Not without a cost.  And you know, as someone who has, you know, has multiple nuclear trans family members . . .

Oh yes the rhetorical infinity stone I know people personally now Chris is him feels like attacking Thanksgiving dinner.

It's been a big, a big education for me . . .

TRANSLATION: I evolved. Maybe you should too.  Every persuasion campaign has a conversion testimony. 

For me, to see, to be around that, I think, you know, I got to go speak at Trans Day of Visibility in DC last year with this amazing group called The Christopher Street Project, and the thing I expressed was just how having a trans sibling, having trans people in my life, has really opened up in this most expansive way.  It's like, I feel like I see in 4D now.  

This is spiritually hilarious.  We went from discussing public policy to "I have ascended dimensions." Disagreement now sounds spiritually unevolved.

About the possibilities of what . . . all of us hold this incredibly complicated . . . each of us have our own specific gender.

No we don't.  Once every person has their own personal custom gender, the category means literally nothing anymore.  We are basically at Build-A-Bear identity theory.

. . . That has to do with our experiences.  It has to do with how we felt as little kids.  It has to do with how we see ourselves, how we see other people, how we want to interact.  And so I think it's interesting.  Right now, feminism has never been more multifaceted and nuanced . . .

Notice the coding.  Notice the coding.  Expansive equals good.  Nuanced equals smart.  Biology equals mean and narrow.
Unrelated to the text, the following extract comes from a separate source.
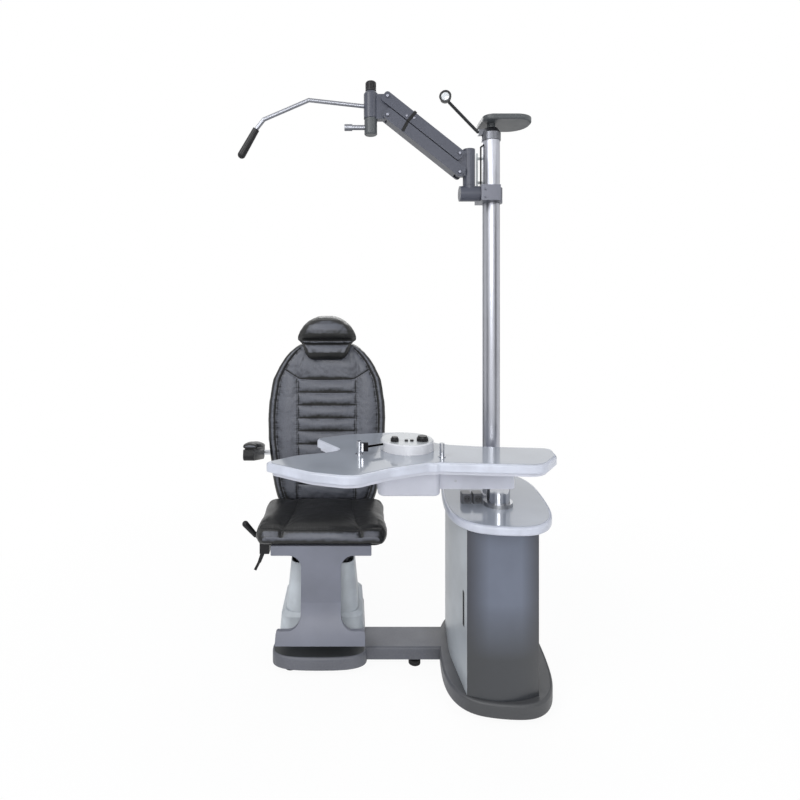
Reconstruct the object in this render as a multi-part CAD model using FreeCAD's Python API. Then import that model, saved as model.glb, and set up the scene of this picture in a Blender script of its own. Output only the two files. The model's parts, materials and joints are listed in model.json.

The language does all the work emotionally before the argument even starts.

Expansive but it's also deeply under threat...

And there's our threat framing.  Very common persuasion move.  Expand the emotional stakes until disagreement feels dangerous.

And we are having these conversations yet can't seem to dictate actual laws that affect our bodies . . .

Interesting switch.  Five minutes ago "womanhood was a floating metaphysical energy field," and now, suddenly, "our bodies."  The rhetoric toggles between identity and biology depending on which helps emotionally in the moment.

So it's a really, really, it's always a complicated time to be a woman . . .

Yeah, after redefining Womanhood beyond recognition, we circle back to good old female solidarity again.  It's rhetorical jazz.  

It's a very I think a very complicated but has a real rich vein of possibility at least for dialogue I'm curious how you feel.

And there it is: soft intellectual optimism at the end.  It ends on openness rather than certainty, and that makes the whole discussion sound thoughtful, compassionate, exploratory, instead of ideological, and that lowers resistance dramatically.